## What is required
Exactly reproduce each entry, leaving out nothing.

## Data provided
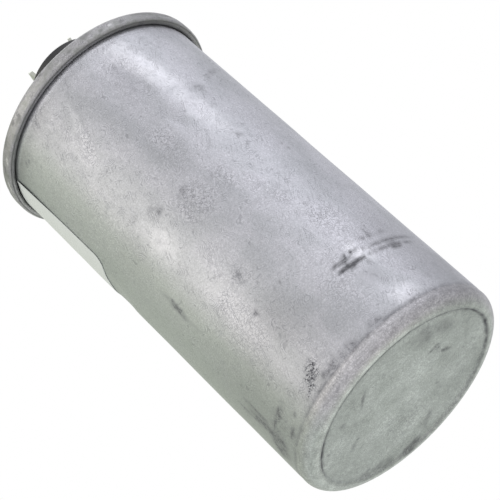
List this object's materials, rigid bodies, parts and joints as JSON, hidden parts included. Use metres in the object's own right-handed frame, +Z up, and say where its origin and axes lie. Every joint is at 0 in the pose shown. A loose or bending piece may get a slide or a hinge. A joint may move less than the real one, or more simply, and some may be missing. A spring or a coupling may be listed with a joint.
{
  "type": "motor run capacitor",
  "caption": "Round metal-cased motor run capacitor: drawn can with a double-seamed cover, black cup insulator, double push-on tabs and an oil-filled film winding inside.",
  "frame": {"origin": "centre of the ring that the can stands on, in the plane it stands on", "axes": "+Z runs up the can's axis from the base to the terminals; the two terminals lie along Y, the front one at -Y; the tabs of each face +X and -X"},
  "size_m": [0.0542, 0.0542, 0.1138],
  "materials": {
    "can": "drawn, matt, handled and scuffed",
    "cover": "drawn, rolled seam",
    "seam_compound": "cured sealing compound",
    "label": "bare satin label",
    "terminal_insulator": "moulded, black",
    "inner_insulator": "moulded, ivory",
    "gasket": "soft rubber",
    "terminal": "tin plated",
    "rivet": "tin plated",
    "washer": "plated",
    "lug": "bare",
    "lead": "tinned strip",
    "sleeve": "pressboard",
    "moulding": "natural polypropylene",
    "zinc": "sprayed zinc",
    "film": "metallised film",
    "wrap": "clear film wrap",
    "core": "extruded tube"
  },
  "bodies": {
    "root": {"can": "can", "cover": "cover", "seam_compound": "seam_compound", "label": "label", "terminal_insulator": "terminal_insulator", "inner_insulator": "inner_insulator", "gasket_front": "gasket", "gasket_back": "gasket", "terminal_front": "terminal", "terminal_back": "terminal", "rivet_front": "rivet", "rivet_back": "rivet", "washer_front": "washer", "washer_back": "washer", "lug_front": "lug", "lug_back": "lug", "top_lead": "lead", "bottom_lead": "lead", "lead_sleeve": "sleeve", "top_spacer": "moulding", "end_spray_top": "zinc", "end_spray_bottom": "zinc", "film_winding": "film", "outer_wrap": "wrap", "winding_core": "core", "bottom_insulator": "moulding"}
  },
  "joints": []
}
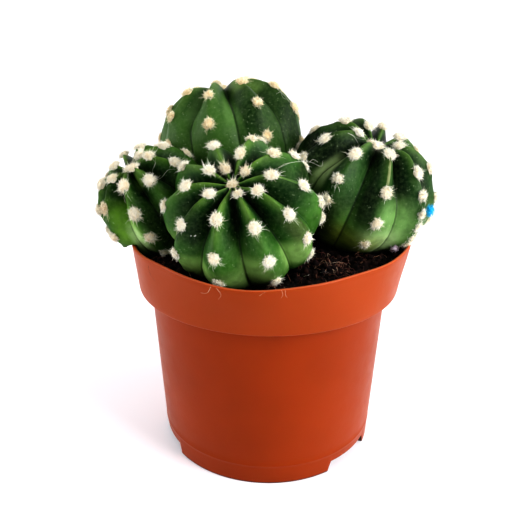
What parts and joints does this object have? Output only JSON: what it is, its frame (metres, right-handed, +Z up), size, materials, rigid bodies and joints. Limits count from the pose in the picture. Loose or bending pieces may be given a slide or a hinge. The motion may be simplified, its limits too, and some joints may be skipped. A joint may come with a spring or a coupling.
{
  "type": "potted echinopsis denudata",
  "caption": "Potted Echinopsis denudata: a clump of ribbed green cactus globes with woolly areoles, in dark peat in a terracotta-coloured plastic nursery pot.",
  "frame": {"origin": "on the table plane that the pot rests on, below the middle of the whole object; the pot's own axis stands 0.8 mm to +X and 2.8 mm to -Y of it", "axes": "+Z up along the pot's axis, -Y towards the side that the picture shows, +X to that view's right"},
  "size_m": [0.1054, 0.0932, 0.1147],
  "materials": {
    "pot_plastic": "satin",
    "peat": "rough",
    "cactus_flesh": "satin"
  },
  "bodies": {
    "root": {"pot": "pot_plastic", "soil": "peat", "stem_front": "cactus_flesh", "stem_back": "cactus_flesh", "stem_right": "cactus_flesh", "stem_left": "cactus_flesh"}
  },
  "joints": []
}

## Solution to this task
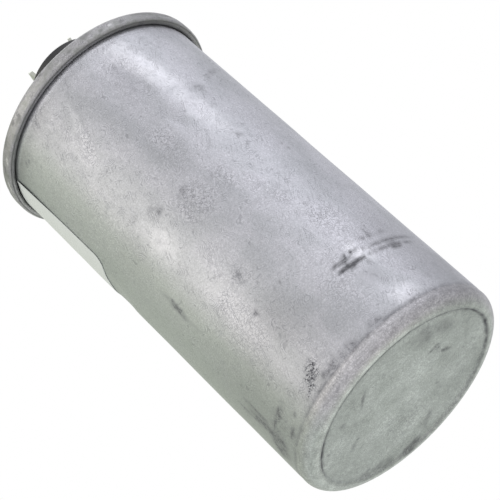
List this object's materials, rigid bodies, parts and joints as JSON, hidden parts included. Use metres in the object's own right-handed frame, +Z up, and say where its origin and axes lie. Every joint is at 0 in the pose shown. A loose or bending piece may get a slide or a hinge. A joint may move less than the real one, or more simply, and some may be missing. A spring or a coupling may be listed with a joint.
{
  "type": "motor run capacitor",
  "caption": "Round metal-cased motor run capacitor: drawn can with a double-seamed cover, black cup insulator, double push-on tabs and an oil-filled film winding inside.",
  "frame": {"origin": "centre of the ring that the can stands on, in the plane it stands on", "axes": "+Z runs up the can's axis from the base to the terminals; the two terminals lie along Y, the front one at -Y; the tabs of each face +X and -X"},
  "size_m": [0.0542, 0.0542, 0.1138],
  "materials": {
    "can": "drawn, matt, handled and scuffed",
    "cover": "drawn, rolled seam",
    "seam_compound": "cured sealing compound",
    "label": "bare satin label",
    "terminal_insulator": "moulded, black",
    "inner_insulator": "moulded, ivory",
    "gasket": "soft rubber",
    "terminal": "tin plated",
    "rivet": "tin plated",
    "washer": "plated",
    "lug": "bare",
    "lead": "tinned strip",
    "sleeve": "pressboard",
    "moulding": "natural polypropylene",
    "zinc": "sprayed zinc",
    "film": "metallised film",
    "wrap": "clear film wrap",
    "core": "extruded tube"
  },
  "bodies": {
    "root": {"can": "can", "cover": "cover", "seam_compound": "seam_compound", "label": "label", "terminal_insulator": "terminal_insulator", "inner_insulator": "inner_insulator", "gasket_front": "gasket", "gasket_back": "gasket", "terminal_front": "terminal", "terminal_back": "terminal", "rivet_front": "rivet", "rivet_back": "rivet", "washer_front": "washer", "washer_back": "washer", "lug_front": "lug", "lug_back": "lug", "top_lead": "lead", "bottom_lead": "lead", "lead_sleeve": "sleeve", "top_spacer": "moulding", "end_spray_top": "zinc", "end_spray_bottom": "zinc", "film_winding": "film", "outer_wrap": "wrap", "winding_core": "core", "bottom_insulator": "moulding"}
  },
  "joints": []
}
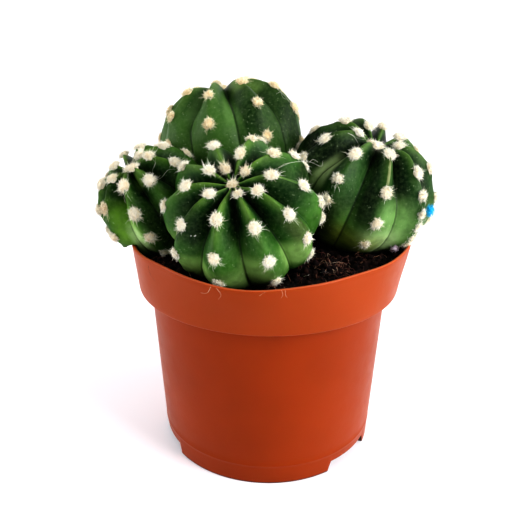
What parts and joints does this object have? Output only JSON: what it is, its frame (metres, right-handed, +Z up), size, materials, rigid bodies and joints. Limits count from the pose in the picture. Loose or bending pieces may be given a slide or a hinge. The motion may be simplified, its limits too, and some joints may be skipped. A joint may come with a spring or a coupling.
{
  "type": "potted echinopsis denudata",
  "caption": "Potted Echinopsis denudata: a clump of ribbed green cactus globes with woolly areoles, in dark peat in a terracotta-coloured plastic nursery pot.",
  "frame": {"origin": "on the table plane that the pot rests on, below the middle of the whole object; the pot's own axis stands 0.8 mm to +X and 2.8 mm to -Y of it", "axes": "+Z up along the pot's axis, -Y towards the side that the picture shows, +X to that view's right"},
  "size_m": [0.1054, 0.0932, 0.1147],
  "materials": {
    "pot_plastic": "satin",
    "peat": "rough",
    "cactus_flesh": "satin"
  },
  "bodies": {
    "root": {"pot": "pot_plastic", "soil": "peat", "stem_front": "cactus_flesh", "stem_back": "cactus_flesh", "stem_right": "cactus_flesh", "stem_left": "cactus_flesh"}
  },
  "joints": []
}